Cries of betrayal went out and Leave means leave began a vicious campaign in the second referendum which was planned for Thursday 20th of June just three days from the third anniversary of the 2016 vote.

In April, Aaron Banks was charged with several criminal offences regarding illegal funding and misuse of data during the 2016 campaign. The trial was set for August amid claims that it was all politically motivated but more details emerged of Russian involvement in the first referendum through the American investigation of Trump's links to Putin.

At the end of the month, Nigel Farage launched a new political party as a UKIP rival but during the official launch, in scenes of total confusion and farce, he was arrested in connection with Julian Assange allegedly leaking Clinton campaign emails to Donald Trump's presidential campaign. The new party was crippled from the start and never really played a serious part in the campaign.

Polling showed support for remaining in the EU hit 57% by the beginning of May and the population became heartily sick of the word Brexit. And as the campaign ramped up, the pound sank even further with the BoE having to raise interest rates again to 1.75%. Mortgage defaults started to edge up and personal bankruptcies hit a record high.

Airbus announced the building of a new plant to produce the next generation of advanced wings made from lightweight composites in France. Operations in North Wales were to be run down and closed completely by 2030. The uncertainty surrounding Brexit was blamed. The Welsh government launched a massive effort to keep the Broughton factory going and government support money was promised if the leave vote was overturned.  Brexiteers accused the government of bribery but it had the desired effect in Wales, the polls in favour of remain jumped to 63%.

By June the campaign was at full throttle but it become increasingly clear that repeating the lies told by the leave side in 2016 was not having the desired impact and polling for Mrs May's deal never reached 40%. The worse the polling figures, the more extreme and exaggerated the messages became and the more support for Breeding fell away.

The remain side were far more organised this time. They had more activists, more social media presence, more events, more TV coverage and, perhaps most significantly, a population far more sceptical about the ridiculous claims made by the pro Brexit campaign.

Referendum day was mad. Troops were on the streets of many eastern towns where scuffles broke out between the rival campaigns.

At the end of the evening the roads were virtually silent and everybody gathered to watch the results being announced.

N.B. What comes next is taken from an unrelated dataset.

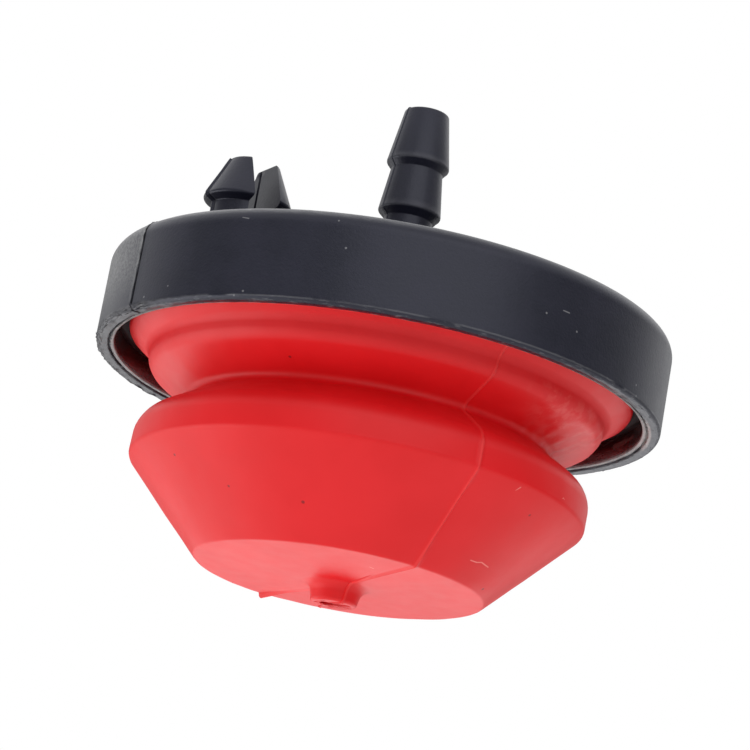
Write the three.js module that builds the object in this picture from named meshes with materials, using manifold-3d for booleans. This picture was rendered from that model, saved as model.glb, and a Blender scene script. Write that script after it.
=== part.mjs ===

The first results came in from Sunderland at almost 2 o'clock in the morning but it was worth the wait. Whereas in 2016 Sunderland had voted 61% to leave the EU, now it was 54% remain and we knew Brexit was coming to an end.

By the morning when most of the results were in the result was 62% to remain in the EU and 38% to leave. Scotland was even more emphatic at 71% to remain. England was still the most eurosceptic but even the English had vote 55% to remain.

It was all over.  Article 50 was withdrawn.

Theresa May stood down as party leader even though she could technically have continued to the end of the year. Just as David Cameron had done, she remained PM while a leadership election was held. Jeremy Corbyn and the Labour party were up in arms, demanding a general election and there were rowdy scenes in the House but Mrs May stood firm.

The contest was between Leadsom and Johnson. Bojo had managed to find his way onto the ballot after his Damascene conversion and assurances he had given to pro remain Tory MPs.  It was close, but Johnson, once the darling of Conservative associations up and down the country, although losing a lot of support managed to drag himself over the line and he finally became PM.

His message to Tories disgusted with him as a turncoat was that the country had to put Brexi behind it and come together and it was this that convinced the blue rinse brigade to back him.  There was no doubt the fat oaf's facility with words was a key factor. He charmed his way into No 10.

Aaron Banks and his his sidekick Andy Wigmore were both found guilty of routing inelligible foreign funding to the 2016 referendum and received suspended jail sentences. Both men had eventually pleaded guilty faced with overwhelming evidence. Banks vowed never to get involved in politics again. His GoSkippy insurance company collapsed and he was declared bankrupt in November.

The pound recovered most of the lost ground and by September was trading at £1.50. Growth leapt to 0.8% in the third quarter, the highest since before the crash, fuelled by the release of pent up investment and a boost in consumer confidence. Inflation fell and wages grew putting more money into the working man and woman's pocket. It was a virtuous circle with all the economic indicators set fair.

Bojo announced plans to regenerate town centres with substantial investment, starting in the North East, Lincolnshire and Essex, areas that voted most heavily for leave in 2016. Nigel Farage, battling extradition to the USA where he faces trial and a lengthy prison sentence, is holed up in the Euadorian embassy in London, ironically in the room Assange occupied until he was forcibly ejected and arrested in September. Assange is now in Belmarsh prison waiting to be extradited himself.

We end 2019 in a far better position than we started it. There is still a lot of rancour but things are starting to settle down and most people just want to put the last four years behind us.

A fantasy?  Maybe. But we can all dream can't we? Cue Frank Sinatra and High Hopes.